Joseph Ratzinger (Benedicto XVI)
pp. 108 s.
Apenas vio la iglesia tan claramente representado y prefigurado lo que es el bautismo, en un texto del antiguo testamento, como en el relato de la curación de Naamán el sirio. Pero ¿de qué se trata aquí? El rico Naamán se halla, después de haber llegado a la cúspide de su carrera, de repente frente al abismo: tiene lepra. Está condenado en vida a muerte en un doble sentido: tendrá que contemplar en su cuerpo, todavía vivo, su propia corrupción, y experimentar en vida el destino de la muerte. Y porque así ocurría, porque el leproso se hallaba ya en las garras de la muerte, era arrojado de la sociedad y «dejado en la intemperie»: él no tenía ya -por supuesto, en Israel, pero tampoco en otras religiones- ningún acceso al santuario; era excomulgado de la comunidad, la cual quedaría contaminada con el hálito de la muerte.
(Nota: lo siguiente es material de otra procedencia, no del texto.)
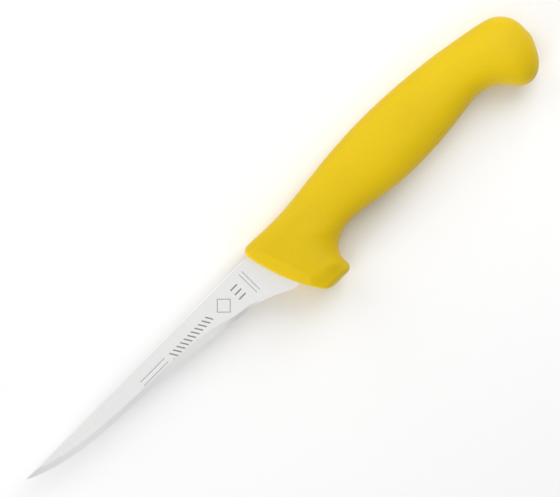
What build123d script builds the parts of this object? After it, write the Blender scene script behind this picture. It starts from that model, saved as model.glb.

En ese aislamiento, queda abandonado totalmente al poder de la muerte, cuya esencia es soledad, ruina y destrucción de la comunión con otros.
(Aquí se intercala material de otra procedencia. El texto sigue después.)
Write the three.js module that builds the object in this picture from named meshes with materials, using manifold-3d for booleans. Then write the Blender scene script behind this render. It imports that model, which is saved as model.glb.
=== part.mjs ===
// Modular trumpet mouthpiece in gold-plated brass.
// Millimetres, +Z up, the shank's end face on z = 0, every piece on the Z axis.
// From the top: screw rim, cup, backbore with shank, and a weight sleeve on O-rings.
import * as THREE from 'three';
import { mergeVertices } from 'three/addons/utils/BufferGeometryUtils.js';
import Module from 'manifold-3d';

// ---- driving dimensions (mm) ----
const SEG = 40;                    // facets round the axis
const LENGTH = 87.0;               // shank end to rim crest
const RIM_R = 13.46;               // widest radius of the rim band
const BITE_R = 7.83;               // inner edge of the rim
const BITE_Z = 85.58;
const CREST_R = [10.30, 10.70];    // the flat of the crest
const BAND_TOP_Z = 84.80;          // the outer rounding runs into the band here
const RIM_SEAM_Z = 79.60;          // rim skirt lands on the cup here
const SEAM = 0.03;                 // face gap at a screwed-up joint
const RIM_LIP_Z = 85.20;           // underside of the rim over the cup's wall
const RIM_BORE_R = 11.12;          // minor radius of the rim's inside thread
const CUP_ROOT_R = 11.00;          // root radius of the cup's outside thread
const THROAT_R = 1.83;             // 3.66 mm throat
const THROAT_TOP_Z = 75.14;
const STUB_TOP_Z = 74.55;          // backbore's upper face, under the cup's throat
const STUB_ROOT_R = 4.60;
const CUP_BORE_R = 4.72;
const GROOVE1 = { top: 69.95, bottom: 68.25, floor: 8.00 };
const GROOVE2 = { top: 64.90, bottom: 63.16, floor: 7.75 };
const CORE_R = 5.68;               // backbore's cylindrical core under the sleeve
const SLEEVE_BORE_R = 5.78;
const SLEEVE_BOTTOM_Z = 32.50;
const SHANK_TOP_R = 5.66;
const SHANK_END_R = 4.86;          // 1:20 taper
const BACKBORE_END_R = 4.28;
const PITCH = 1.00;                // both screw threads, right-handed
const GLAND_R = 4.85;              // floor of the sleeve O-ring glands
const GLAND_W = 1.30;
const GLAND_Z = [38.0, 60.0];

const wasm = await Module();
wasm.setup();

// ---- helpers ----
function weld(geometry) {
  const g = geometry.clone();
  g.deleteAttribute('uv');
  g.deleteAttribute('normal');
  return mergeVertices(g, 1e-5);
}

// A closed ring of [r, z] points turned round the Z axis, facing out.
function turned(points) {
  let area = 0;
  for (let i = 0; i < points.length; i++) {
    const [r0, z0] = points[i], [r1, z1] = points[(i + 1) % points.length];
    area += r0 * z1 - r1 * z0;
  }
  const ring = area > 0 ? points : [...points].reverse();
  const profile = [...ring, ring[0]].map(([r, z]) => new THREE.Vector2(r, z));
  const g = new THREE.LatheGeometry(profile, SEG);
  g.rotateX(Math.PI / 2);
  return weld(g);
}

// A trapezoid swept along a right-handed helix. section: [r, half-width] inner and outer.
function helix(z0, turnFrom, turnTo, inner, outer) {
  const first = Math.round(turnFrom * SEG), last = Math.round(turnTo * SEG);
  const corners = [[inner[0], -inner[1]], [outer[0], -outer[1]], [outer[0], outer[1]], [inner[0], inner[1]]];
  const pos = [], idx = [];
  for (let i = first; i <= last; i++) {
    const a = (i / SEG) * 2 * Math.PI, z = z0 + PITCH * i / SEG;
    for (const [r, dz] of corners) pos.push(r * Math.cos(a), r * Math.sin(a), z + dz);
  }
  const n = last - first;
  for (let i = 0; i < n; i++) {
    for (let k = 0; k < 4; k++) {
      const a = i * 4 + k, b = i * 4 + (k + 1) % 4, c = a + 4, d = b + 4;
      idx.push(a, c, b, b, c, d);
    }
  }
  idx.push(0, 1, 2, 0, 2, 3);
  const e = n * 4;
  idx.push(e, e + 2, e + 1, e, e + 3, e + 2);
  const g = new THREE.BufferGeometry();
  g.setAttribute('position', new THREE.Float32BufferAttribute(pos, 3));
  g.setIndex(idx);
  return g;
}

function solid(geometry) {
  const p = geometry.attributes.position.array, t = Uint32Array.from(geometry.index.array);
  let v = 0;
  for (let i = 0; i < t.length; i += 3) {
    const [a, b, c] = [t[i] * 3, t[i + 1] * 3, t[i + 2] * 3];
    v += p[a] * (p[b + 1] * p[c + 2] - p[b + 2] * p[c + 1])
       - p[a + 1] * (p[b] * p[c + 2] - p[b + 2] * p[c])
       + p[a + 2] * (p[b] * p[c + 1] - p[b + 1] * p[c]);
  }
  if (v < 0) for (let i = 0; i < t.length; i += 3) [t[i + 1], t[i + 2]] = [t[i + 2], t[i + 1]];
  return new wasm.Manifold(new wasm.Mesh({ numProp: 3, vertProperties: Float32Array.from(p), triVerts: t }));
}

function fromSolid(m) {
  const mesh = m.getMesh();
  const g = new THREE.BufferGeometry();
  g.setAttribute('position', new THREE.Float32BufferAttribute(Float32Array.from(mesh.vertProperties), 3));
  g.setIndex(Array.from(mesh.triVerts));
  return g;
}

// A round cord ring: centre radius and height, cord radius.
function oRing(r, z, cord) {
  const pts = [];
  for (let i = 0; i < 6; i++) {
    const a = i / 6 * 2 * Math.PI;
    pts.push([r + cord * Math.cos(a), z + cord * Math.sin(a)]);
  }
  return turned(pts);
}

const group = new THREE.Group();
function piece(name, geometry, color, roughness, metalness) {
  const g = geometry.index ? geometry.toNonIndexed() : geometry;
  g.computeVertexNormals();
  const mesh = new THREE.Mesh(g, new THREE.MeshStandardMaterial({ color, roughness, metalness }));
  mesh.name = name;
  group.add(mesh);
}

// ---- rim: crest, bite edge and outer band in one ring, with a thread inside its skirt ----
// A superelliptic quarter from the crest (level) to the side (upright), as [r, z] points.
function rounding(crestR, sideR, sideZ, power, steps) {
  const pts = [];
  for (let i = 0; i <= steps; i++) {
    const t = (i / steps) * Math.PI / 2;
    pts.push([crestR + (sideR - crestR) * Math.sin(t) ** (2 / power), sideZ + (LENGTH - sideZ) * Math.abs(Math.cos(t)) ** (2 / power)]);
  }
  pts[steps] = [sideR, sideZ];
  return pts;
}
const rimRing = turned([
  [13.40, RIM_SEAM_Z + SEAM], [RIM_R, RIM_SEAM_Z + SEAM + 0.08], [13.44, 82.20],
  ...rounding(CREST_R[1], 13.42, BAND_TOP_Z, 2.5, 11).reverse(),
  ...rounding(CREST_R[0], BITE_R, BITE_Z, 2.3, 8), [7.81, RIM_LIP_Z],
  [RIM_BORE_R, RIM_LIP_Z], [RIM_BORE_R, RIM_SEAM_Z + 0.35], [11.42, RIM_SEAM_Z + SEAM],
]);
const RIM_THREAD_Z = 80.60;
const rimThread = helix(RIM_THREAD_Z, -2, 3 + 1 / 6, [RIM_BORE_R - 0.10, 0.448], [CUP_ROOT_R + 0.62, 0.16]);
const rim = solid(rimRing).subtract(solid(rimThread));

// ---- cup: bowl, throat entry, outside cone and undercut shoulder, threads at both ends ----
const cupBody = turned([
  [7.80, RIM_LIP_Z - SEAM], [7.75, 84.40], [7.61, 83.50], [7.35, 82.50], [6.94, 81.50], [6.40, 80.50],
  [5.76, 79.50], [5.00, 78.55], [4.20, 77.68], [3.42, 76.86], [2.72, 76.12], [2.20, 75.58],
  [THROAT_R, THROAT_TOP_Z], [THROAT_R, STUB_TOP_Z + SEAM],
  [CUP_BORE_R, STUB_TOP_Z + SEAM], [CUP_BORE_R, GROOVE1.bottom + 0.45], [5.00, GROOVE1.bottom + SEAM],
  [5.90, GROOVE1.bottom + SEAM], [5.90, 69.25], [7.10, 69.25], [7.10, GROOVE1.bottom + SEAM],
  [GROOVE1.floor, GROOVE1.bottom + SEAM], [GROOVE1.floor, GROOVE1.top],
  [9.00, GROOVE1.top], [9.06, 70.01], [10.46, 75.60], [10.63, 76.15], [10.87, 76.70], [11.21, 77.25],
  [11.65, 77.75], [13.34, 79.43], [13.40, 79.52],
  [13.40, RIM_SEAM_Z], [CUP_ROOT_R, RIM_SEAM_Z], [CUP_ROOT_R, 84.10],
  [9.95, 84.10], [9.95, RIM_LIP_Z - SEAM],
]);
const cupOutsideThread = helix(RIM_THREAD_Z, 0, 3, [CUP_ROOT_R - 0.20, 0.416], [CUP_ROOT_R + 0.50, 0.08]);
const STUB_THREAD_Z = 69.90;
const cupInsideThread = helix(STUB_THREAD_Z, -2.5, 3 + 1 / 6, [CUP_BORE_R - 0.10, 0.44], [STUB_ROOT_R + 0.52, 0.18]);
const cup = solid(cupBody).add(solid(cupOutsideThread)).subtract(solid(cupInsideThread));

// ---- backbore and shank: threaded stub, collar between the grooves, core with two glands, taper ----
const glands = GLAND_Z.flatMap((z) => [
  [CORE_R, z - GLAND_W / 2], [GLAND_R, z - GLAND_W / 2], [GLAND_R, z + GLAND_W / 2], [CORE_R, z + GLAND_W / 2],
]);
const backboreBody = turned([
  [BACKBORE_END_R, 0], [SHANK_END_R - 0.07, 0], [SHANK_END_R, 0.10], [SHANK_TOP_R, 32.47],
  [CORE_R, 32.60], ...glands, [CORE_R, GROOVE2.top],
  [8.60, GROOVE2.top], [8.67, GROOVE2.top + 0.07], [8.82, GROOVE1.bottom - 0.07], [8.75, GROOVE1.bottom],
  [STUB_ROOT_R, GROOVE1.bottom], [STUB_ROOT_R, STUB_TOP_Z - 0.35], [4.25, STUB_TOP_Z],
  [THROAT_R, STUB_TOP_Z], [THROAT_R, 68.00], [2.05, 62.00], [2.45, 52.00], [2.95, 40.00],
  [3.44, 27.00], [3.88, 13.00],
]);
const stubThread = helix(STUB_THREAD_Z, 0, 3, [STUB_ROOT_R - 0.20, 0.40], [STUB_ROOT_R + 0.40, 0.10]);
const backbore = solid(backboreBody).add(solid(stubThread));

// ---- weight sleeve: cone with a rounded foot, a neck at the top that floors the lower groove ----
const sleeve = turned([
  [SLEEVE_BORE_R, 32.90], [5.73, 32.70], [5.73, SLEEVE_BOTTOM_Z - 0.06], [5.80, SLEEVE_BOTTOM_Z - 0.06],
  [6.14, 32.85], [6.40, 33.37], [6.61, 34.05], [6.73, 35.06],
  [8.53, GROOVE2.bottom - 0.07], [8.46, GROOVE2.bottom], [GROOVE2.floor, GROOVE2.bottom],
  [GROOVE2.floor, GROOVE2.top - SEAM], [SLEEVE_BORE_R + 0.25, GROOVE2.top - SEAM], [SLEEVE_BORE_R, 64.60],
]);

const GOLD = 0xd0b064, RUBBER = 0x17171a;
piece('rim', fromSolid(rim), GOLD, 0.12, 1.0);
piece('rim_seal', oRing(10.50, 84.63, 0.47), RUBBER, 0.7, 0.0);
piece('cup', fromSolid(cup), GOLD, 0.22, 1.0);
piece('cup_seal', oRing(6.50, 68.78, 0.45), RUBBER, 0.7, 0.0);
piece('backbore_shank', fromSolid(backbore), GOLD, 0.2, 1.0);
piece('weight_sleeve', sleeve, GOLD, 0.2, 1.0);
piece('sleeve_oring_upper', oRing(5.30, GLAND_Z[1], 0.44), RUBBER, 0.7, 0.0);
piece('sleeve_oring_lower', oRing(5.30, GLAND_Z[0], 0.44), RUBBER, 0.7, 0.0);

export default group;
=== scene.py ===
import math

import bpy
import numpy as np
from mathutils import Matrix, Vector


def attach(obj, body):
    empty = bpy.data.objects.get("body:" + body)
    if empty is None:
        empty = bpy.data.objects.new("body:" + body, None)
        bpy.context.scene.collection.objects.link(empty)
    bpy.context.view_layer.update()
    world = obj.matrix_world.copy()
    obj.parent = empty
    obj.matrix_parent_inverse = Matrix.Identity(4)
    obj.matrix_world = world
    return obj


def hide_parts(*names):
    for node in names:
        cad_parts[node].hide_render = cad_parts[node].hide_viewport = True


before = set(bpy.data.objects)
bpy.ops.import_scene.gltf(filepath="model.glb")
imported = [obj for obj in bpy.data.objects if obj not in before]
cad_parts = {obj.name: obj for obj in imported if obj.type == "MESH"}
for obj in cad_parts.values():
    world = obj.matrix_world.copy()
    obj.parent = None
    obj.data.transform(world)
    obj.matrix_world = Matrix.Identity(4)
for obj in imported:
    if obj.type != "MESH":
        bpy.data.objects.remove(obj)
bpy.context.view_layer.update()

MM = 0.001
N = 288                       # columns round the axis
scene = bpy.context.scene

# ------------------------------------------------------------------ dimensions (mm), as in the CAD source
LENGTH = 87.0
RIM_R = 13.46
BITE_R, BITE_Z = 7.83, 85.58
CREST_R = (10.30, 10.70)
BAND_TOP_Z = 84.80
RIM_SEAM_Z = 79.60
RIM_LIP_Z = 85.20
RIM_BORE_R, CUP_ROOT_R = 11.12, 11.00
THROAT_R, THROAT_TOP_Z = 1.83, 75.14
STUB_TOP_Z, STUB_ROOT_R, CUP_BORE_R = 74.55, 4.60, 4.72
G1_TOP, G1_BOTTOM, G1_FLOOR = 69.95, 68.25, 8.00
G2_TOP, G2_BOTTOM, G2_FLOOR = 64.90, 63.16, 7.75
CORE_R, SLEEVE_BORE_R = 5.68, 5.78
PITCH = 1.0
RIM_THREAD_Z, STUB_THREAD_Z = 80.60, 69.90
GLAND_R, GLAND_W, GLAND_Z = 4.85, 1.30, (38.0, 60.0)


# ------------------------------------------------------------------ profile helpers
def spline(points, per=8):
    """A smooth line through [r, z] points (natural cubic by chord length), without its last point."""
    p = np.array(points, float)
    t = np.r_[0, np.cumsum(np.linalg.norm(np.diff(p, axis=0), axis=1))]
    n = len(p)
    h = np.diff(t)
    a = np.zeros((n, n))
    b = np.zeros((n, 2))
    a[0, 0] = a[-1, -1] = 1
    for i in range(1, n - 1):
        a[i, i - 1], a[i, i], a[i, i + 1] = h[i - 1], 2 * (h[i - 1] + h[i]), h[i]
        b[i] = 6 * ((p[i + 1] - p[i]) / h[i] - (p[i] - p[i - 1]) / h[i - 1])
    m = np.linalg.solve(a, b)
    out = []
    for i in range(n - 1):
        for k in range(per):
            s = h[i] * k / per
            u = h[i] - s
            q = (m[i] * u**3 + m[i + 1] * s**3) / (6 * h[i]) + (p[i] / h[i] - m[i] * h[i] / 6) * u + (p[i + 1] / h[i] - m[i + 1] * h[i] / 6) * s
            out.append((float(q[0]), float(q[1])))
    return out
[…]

En este momento cruel y terrible de su derrumbamiento en la nada, Naamán se agarra a un clavo ardiendo y se aferra al más mínimo rumor de posible salvación. En este caso, lo escucha de una criada: en Israel hay un hombre que puede curar. Pero cuando iba a realizar lo que se le pedía, todo está a punto de fracasar. En efecto, su orgullo se resiste a someterse a un baño en el Jordán; pero un criado suyo le debe recordar que él no se halla en situación en la que pueda vanagloriarse de su posición o del papel que desempeña; enfrentado con la muerte, no es más que ese hombre y debe intentar lo último. De ese modo queda bien claro que no es el Jordán el que cura, sino la obediencia, el renunciar al propio papel y a su arrogancia o a la hipocresía, el descender y el presentarse desnudo ante el Dios vivo. La obediencia es el baño que purifica y salva.
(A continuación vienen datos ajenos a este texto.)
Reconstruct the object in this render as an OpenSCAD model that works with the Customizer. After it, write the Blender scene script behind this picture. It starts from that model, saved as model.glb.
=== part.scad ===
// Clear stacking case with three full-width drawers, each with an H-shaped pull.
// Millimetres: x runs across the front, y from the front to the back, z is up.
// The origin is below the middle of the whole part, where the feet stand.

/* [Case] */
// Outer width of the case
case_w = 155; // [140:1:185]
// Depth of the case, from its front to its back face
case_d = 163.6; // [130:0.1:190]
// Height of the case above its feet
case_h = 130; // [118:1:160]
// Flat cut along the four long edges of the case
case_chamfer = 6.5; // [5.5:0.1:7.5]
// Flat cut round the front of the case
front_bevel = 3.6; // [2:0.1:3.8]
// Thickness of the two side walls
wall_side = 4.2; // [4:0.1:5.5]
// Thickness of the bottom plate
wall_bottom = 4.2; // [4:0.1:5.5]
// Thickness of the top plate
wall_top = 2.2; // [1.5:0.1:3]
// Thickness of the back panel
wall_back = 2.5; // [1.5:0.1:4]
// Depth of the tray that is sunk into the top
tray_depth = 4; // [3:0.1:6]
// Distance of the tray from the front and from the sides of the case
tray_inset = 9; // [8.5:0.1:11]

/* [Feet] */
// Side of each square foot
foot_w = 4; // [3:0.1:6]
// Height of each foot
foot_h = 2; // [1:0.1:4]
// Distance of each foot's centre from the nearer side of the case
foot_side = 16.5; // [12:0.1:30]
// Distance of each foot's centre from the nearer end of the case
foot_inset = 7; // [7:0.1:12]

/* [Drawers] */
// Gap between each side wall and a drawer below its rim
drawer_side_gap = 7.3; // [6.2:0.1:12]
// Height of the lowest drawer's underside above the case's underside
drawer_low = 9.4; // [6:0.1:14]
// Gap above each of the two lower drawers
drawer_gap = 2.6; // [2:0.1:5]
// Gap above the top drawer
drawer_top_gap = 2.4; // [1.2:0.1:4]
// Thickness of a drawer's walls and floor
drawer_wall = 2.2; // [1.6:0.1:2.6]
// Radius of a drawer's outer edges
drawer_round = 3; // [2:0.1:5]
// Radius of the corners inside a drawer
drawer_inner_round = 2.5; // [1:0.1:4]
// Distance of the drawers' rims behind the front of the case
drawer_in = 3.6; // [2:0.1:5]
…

La semejanza con nuestra situación es evidente. La situación del leproso, el enfrentarse con la plena incomunicación, con el estar vivo en medio de la muerte, proporciona la disposición para seguir en pos del último rumor y agarrarse a un clavo ardiendo para buscar la salvación. Se está preparado para lo mayor, lo más importante, pero lo pequeño, lo ordinario, la iglesia, esto es demasiado antiguo, demasiado simple. Esto no puede ser causa de salvación o de salud. Pero precisamente aquí tiene lugar la decisión: en la disposición a aceptar lo pequeño, lo ordinario; en la disposición al baño de la obediencia
Después de la salvación, surge de nuevo una crisis, que es la que aporta la curación definitiva. Naamán pretende dar gracias y lo desea hacer en el sentido de su posición: mediante dinero. Pero debe aprender que aquí se le pide no la situación, sino él mismo; no el dinero, sino la conversión como retorno permanente al Dios de Israel. El tomar algo de tierra nos puede parecer algo pagano, pero expresa algo muy profundo: este único Dios no es una construcción filosófica: se transmite de un modo terreno. El único Dios es para él, lo mismo que para nosotros, el Dios de Israel. Solamente cuando él siente a Dios desde allí donde se le ha mostrado se convierte de una manera real y concreta. Esto vale también hoy: únicamente en la vinculación con la tierra santa de la iglesia veneramos nosotros verdaderamente al único Dios, que, en Jesucristo, tomó nuestra tierra para llevarla a su eternidad, y así venció a la muerte.